**What is needed:** Transcribe only the lines from the line with "obj.matrix_parent_inverse = Matrix.Identity(4)" through the line with "NECK_SHARE = 4 / 12", exactly, counting both of those lines as part of the stretch.

**Rows:**
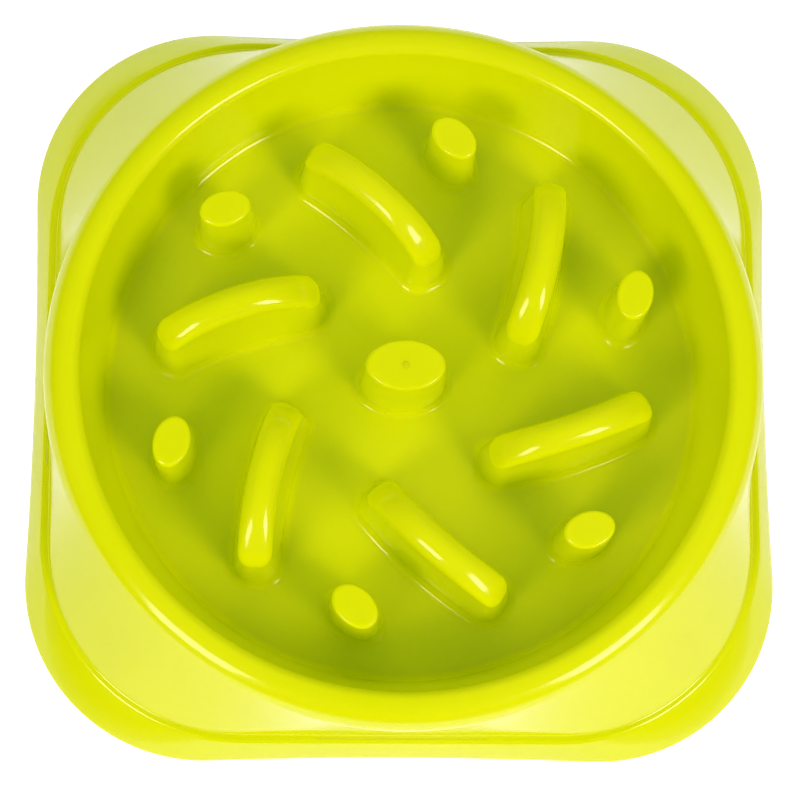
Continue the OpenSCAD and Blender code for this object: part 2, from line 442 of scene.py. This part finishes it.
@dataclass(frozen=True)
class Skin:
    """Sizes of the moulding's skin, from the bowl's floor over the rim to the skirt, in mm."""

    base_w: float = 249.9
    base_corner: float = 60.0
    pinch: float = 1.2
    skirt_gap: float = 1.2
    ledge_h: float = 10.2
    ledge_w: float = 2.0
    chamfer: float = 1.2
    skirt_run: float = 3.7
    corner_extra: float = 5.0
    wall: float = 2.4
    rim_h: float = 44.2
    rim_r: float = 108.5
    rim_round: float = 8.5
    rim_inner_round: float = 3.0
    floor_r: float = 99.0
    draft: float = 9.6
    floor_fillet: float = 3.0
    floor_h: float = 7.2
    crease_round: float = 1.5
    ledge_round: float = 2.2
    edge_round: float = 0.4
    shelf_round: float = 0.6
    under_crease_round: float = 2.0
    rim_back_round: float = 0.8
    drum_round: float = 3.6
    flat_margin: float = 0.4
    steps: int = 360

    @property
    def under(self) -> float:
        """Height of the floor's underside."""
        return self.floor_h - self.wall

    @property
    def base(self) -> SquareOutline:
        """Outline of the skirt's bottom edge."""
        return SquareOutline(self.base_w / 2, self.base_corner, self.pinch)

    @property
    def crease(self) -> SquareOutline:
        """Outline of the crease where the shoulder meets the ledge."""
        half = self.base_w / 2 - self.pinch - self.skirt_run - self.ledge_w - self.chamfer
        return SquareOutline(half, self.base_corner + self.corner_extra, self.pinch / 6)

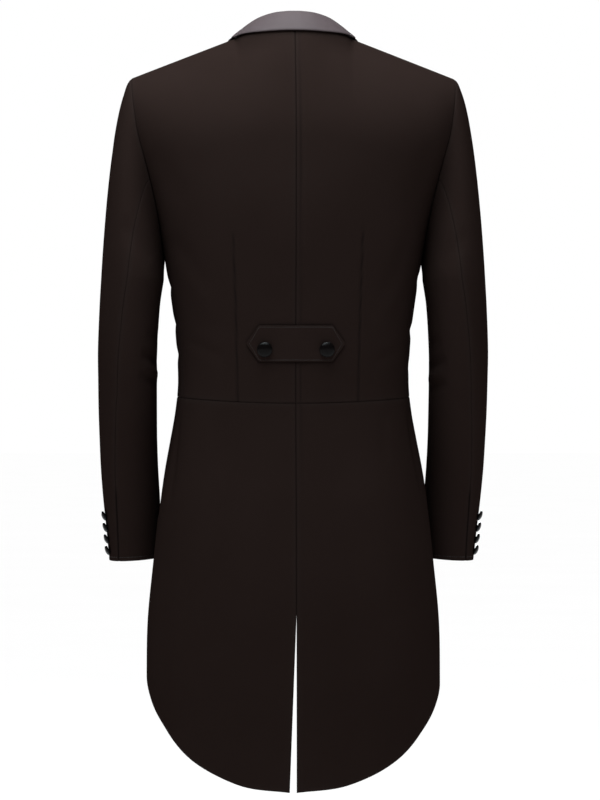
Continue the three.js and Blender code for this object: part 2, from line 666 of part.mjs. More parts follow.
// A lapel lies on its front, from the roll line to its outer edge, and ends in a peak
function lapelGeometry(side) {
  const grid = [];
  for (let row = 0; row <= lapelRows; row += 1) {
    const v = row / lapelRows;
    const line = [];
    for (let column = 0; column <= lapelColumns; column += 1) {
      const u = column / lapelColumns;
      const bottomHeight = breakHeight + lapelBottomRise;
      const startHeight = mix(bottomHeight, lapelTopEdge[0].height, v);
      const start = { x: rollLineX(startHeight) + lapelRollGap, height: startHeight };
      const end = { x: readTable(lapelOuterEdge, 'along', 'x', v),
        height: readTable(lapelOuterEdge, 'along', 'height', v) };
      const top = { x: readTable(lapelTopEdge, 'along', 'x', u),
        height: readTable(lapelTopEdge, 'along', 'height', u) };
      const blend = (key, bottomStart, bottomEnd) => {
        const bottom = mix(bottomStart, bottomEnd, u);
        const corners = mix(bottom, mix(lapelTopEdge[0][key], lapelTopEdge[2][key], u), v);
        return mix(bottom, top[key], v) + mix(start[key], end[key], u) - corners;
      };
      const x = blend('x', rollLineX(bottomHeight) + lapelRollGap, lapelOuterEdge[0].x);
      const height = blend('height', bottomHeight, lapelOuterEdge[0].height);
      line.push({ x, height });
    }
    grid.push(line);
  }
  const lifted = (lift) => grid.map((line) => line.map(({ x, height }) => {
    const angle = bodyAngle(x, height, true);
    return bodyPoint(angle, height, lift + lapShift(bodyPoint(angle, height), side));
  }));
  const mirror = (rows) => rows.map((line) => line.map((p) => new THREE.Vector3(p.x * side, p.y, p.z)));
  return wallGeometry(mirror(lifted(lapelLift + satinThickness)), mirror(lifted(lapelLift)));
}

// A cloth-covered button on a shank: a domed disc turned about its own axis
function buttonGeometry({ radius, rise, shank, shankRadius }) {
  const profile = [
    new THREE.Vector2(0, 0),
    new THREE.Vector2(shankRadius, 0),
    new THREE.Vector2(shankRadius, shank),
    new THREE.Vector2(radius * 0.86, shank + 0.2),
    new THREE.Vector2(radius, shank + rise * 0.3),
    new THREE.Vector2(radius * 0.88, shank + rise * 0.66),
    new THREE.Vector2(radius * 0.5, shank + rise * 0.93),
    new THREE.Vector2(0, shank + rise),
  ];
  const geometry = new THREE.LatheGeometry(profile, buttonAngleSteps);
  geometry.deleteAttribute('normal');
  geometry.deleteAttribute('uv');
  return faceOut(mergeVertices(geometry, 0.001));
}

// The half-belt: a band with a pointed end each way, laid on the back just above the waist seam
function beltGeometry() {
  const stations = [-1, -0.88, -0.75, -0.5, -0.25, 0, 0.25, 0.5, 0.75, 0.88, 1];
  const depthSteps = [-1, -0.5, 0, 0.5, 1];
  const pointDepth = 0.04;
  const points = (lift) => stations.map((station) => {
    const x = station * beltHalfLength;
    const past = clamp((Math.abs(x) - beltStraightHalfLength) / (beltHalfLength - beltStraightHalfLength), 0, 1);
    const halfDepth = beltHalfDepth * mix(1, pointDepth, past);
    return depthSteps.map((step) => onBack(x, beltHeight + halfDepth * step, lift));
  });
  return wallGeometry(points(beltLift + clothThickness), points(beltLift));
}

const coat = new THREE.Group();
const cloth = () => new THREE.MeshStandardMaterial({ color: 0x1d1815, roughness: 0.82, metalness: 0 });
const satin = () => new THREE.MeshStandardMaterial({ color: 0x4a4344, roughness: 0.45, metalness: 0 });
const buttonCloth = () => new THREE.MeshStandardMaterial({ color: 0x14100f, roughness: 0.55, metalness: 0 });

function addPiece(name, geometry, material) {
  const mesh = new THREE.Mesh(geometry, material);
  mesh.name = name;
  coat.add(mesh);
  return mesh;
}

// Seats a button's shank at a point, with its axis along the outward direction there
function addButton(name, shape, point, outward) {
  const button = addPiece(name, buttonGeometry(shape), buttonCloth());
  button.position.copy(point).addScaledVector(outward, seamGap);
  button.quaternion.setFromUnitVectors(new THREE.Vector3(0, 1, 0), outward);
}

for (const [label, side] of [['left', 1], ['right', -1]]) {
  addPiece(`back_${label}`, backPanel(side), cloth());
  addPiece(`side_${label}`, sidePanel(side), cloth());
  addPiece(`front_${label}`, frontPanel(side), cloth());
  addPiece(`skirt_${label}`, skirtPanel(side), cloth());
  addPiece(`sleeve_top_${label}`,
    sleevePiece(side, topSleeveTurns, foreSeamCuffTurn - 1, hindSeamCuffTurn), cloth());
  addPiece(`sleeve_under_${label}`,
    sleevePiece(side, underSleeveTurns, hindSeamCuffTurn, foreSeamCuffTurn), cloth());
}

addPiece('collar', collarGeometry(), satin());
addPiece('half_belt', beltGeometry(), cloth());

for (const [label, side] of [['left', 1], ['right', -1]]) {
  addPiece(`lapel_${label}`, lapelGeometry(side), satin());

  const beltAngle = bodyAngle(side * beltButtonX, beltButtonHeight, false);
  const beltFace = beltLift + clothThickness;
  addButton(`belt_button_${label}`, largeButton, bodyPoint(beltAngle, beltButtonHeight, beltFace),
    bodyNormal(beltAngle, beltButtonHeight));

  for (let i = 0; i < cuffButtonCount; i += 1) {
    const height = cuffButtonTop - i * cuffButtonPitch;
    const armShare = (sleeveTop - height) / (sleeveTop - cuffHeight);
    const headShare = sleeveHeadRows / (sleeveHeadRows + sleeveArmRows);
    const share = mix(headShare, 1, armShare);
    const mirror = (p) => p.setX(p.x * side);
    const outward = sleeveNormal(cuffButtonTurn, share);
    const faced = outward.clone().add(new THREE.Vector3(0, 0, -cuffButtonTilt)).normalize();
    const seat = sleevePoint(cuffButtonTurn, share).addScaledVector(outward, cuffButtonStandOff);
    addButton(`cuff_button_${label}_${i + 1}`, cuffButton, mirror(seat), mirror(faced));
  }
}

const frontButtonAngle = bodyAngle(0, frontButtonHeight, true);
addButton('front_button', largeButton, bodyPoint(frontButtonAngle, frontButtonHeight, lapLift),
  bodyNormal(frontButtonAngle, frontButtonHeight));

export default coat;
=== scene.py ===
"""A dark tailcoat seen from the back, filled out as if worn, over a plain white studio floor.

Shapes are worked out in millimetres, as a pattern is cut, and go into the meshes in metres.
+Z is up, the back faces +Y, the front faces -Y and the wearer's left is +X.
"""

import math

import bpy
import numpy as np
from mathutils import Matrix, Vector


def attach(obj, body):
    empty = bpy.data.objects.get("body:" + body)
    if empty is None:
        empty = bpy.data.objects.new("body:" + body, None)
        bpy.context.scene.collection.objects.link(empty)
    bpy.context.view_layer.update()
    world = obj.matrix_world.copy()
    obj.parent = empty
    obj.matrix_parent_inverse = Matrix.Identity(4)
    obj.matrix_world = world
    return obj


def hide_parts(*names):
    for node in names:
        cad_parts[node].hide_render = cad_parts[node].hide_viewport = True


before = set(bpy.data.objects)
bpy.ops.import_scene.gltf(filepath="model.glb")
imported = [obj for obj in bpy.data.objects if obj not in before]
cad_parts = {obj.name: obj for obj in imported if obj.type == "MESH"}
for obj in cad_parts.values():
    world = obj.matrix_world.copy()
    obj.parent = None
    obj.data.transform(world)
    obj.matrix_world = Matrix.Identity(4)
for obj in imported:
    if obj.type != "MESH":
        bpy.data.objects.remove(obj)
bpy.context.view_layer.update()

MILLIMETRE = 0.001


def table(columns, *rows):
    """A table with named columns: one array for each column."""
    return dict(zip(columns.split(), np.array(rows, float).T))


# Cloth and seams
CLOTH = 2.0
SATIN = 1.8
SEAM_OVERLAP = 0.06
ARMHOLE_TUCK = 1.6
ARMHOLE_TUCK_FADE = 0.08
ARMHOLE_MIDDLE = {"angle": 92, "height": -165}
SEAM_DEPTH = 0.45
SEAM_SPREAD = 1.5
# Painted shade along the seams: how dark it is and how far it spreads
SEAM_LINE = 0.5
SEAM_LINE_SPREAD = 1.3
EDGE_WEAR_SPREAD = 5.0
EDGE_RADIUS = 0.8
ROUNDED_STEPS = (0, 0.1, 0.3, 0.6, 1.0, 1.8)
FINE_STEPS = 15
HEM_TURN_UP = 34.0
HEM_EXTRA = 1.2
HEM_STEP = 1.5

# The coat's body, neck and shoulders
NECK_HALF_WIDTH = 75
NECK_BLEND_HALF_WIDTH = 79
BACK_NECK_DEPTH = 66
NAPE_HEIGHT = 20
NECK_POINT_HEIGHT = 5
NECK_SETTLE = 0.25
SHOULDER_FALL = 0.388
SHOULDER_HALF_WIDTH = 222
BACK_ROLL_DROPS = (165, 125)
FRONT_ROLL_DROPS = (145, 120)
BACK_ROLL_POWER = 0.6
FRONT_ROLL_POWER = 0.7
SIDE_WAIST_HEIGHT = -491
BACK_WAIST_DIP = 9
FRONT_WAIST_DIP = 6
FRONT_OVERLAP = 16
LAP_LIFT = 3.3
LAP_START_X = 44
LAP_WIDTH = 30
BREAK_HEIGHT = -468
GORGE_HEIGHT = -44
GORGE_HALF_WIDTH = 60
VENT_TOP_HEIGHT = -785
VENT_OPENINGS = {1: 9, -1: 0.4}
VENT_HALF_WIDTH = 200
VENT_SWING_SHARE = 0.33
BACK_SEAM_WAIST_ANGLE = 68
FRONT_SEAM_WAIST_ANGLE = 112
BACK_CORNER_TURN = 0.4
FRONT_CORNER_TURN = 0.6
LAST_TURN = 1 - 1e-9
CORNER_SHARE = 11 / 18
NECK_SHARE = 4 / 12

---

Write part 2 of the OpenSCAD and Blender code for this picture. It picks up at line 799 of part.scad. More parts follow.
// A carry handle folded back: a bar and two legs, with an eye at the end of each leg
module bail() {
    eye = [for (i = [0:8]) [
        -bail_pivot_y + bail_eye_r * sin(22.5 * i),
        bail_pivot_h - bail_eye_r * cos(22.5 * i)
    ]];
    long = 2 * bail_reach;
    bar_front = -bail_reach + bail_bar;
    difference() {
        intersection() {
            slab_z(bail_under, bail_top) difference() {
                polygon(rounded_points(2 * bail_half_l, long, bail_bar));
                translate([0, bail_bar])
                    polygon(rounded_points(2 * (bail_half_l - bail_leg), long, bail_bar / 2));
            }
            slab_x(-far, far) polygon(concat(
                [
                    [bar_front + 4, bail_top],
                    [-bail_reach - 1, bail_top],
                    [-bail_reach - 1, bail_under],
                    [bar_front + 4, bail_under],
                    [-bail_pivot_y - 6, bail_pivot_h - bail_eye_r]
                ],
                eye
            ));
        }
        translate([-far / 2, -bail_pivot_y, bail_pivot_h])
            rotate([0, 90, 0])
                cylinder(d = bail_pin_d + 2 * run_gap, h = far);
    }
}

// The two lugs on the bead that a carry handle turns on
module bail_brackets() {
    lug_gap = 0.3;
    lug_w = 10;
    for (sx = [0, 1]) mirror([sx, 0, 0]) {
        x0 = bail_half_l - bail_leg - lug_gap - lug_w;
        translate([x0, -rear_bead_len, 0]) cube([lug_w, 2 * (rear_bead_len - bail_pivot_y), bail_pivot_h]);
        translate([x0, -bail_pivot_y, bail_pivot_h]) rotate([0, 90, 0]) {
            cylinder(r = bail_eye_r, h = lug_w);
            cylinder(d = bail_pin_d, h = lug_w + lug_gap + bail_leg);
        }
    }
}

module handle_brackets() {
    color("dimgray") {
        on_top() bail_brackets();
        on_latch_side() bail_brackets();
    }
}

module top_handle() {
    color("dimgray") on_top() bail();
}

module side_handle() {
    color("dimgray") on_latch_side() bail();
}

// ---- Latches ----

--

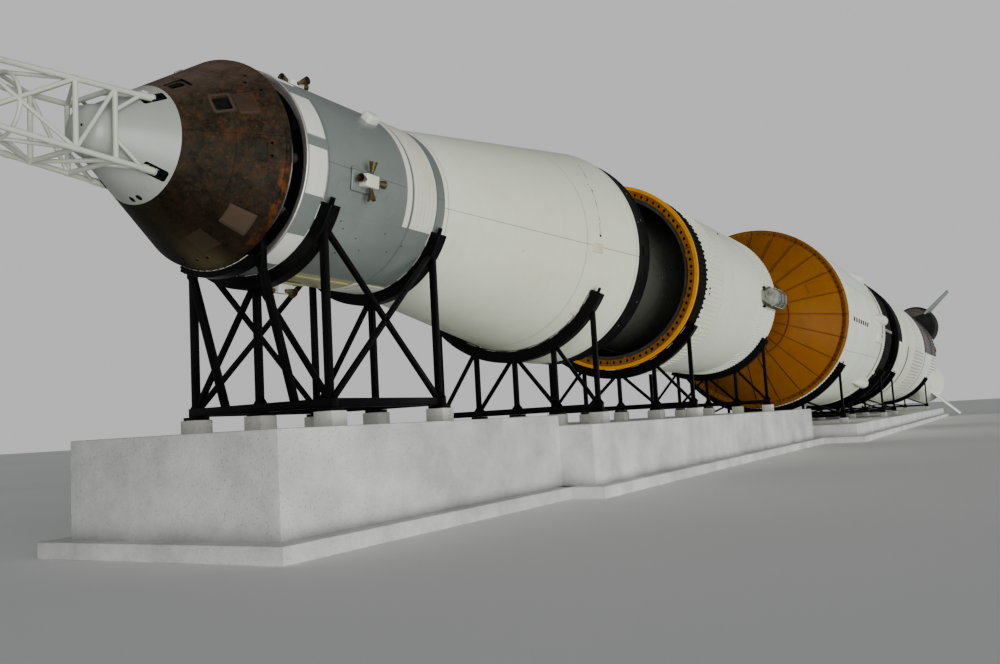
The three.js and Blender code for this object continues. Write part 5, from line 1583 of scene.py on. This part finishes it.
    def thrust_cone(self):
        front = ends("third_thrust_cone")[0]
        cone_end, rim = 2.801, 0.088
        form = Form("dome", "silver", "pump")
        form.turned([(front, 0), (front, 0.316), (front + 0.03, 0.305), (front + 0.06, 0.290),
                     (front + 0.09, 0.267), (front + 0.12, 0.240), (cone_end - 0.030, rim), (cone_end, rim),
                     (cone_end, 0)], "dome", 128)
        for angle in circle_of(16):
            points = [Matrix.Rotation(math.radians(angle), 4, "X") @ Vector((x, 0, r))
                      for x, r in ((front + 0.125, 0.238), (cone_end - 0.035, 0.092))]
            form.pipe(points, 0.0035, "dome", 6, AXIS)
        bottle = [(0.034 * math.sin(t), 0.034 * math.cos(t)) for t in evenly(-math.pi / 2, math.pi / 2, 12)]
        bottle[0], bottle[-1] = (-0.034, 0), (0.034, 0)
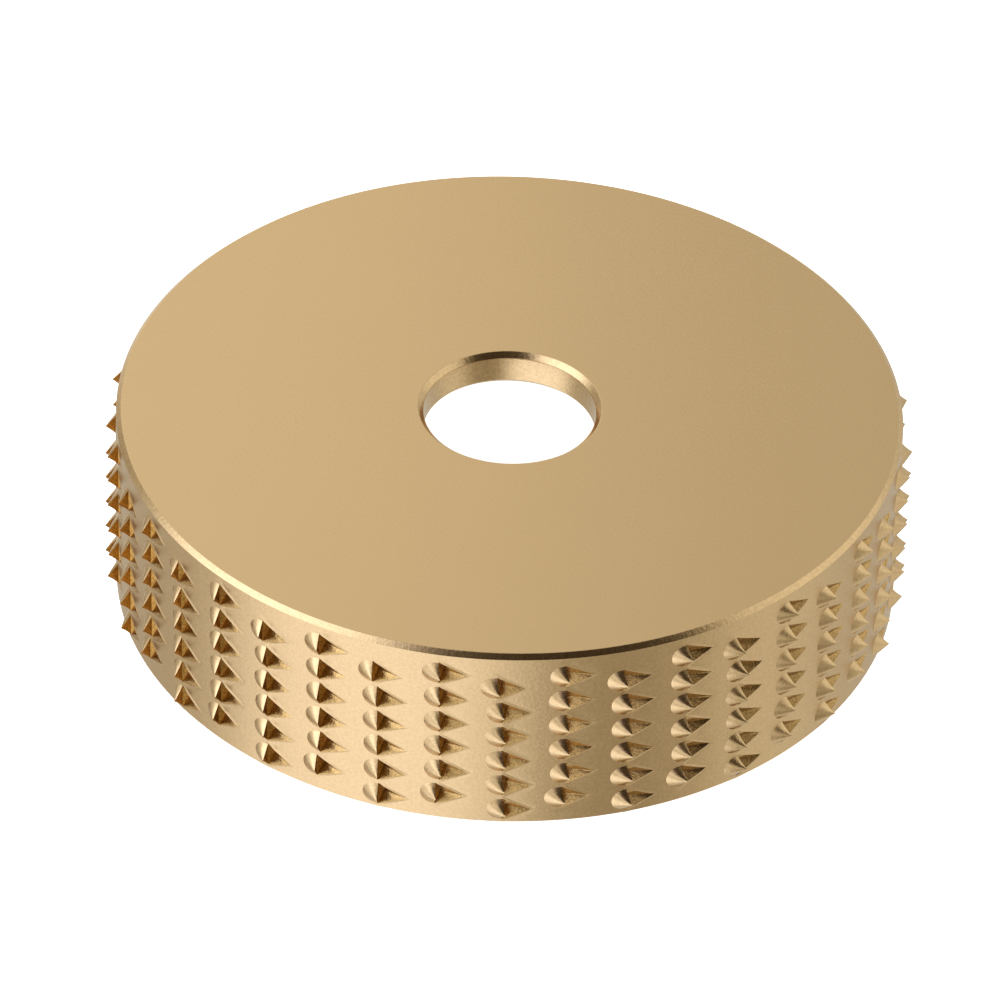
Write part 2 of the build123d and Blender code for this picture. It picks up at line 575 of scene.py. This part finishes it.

**Written solution:**
    obj.matrix_parent_inverse = Matrix.Identity(4)
    obj.matrix_world = world
    return obj


def hide_parts(*names):
    for node in names:
        cad_parts[node].hide_render = cad_parts[node].hide_viewport = True


before = set(bpy.data.objects)
bpy.ops.import_scene.gltf(filepath="model.glb")
imported = [obj for obj in bpy.data.objects if obj not in before]
cad_parts = {obj.name: obj for obj in imported if obj.type == "MESH"}
for obj in cad_parts.values():
    world = obj.matrix_world.copy()
    obj.parent = None
    obj.data.transform(world)
    obj.matrix_world = Matrix.Identity(4)
for obj in imported:
    if obj.type != "MESH":
        bpy.data.objects.remove(obj)
bpy.context.view_layer.update()

MILLIMETRE = 0.001


def table(columns, *rows):
    """A table with named columns: one array for each column."""
    return dict(zip(columns.split(), np.array(rows, float).T))


# Cloth and seams
CLOTH = 2.0
SATIN = 1.8
SEAM_OVERLAP = 0.06
ARMHOLE_TUCK = 1.6
ARMHOLE_TUCK_FADE = 0.08
ARMHOLE_MIDDLE = {"angle": 92, "height": -165}
SEAM_DEPTH = 0.45
SEAM_SPREAD = 1.5
# Painted shade along the seams: how dark it is and how far it spreads
SEAM_LINE = 0.5
SEAM_LINE_SPREAD = 1.3
EDGE_WEAR_SPREAD = 5.0
EDGE_RADIUS = 0.8
ROUNDED_STEPS = (0, 0.1, 0.3, 0.6, 1.0, 1.8)
FINE_STEPS = 15
HEM_TURN_UP = 34.0
HEM_EXTRA = 1.2
HEM_STEP = 1.5

# The coat's body, neck and shoulders
NECK_HALF_WIDTH = 75
NECK_BLEND_HALF_WIDTH = 79
BACK_NECK_DEPTH = 66
NAPE_HEIGHT = 20
NECK_POINT_HEIGHT = 5
NECK_SETTLE = 0.25
SHOULDER_FALL = 0.388
SHOULDER_HALF_WIDTH = 222
BACK_ROLL_DROPS = (165, 125)
FRONT_ROLL_DROPS = (145, 120)
BACK_ROLL_POWER = 0.6
FRONT_ROLL_POWER = 0.7
SIDE_WAIST_HEIGHT = -491
BACK_WAIST_DIP = 9
FRONT_WAIST_DIP = 6
FRONT_OVERLAP = 16
LAP_LIFT = 3.3
LAP_START_X = 44
LAP_WIDTH = 30
BREAK_HEIGHT = -468
GORGE_HEIGHT = -44
GORGE_HALF_WIDTH = 60
VENT_TOP_HEIGHT = -785
VENT_OPENINGS = {1: 9, -1: 0.4}
VENT_HALF_WIDTH = 200
VENT_SWING_SHARE = 0.33
BACK_SEAM_WAIST_ANGLE = 68
FRONT_SEAM_WAIST_ANGLE = 112
BACK_CORNER_TURN = 0.4
FRONT_CORNER_TURN = 0.6
LAST_TURN = 1 - 1e-9
CORNER_SHARE = 11 / 18
NECK_SHARE = 4 / 12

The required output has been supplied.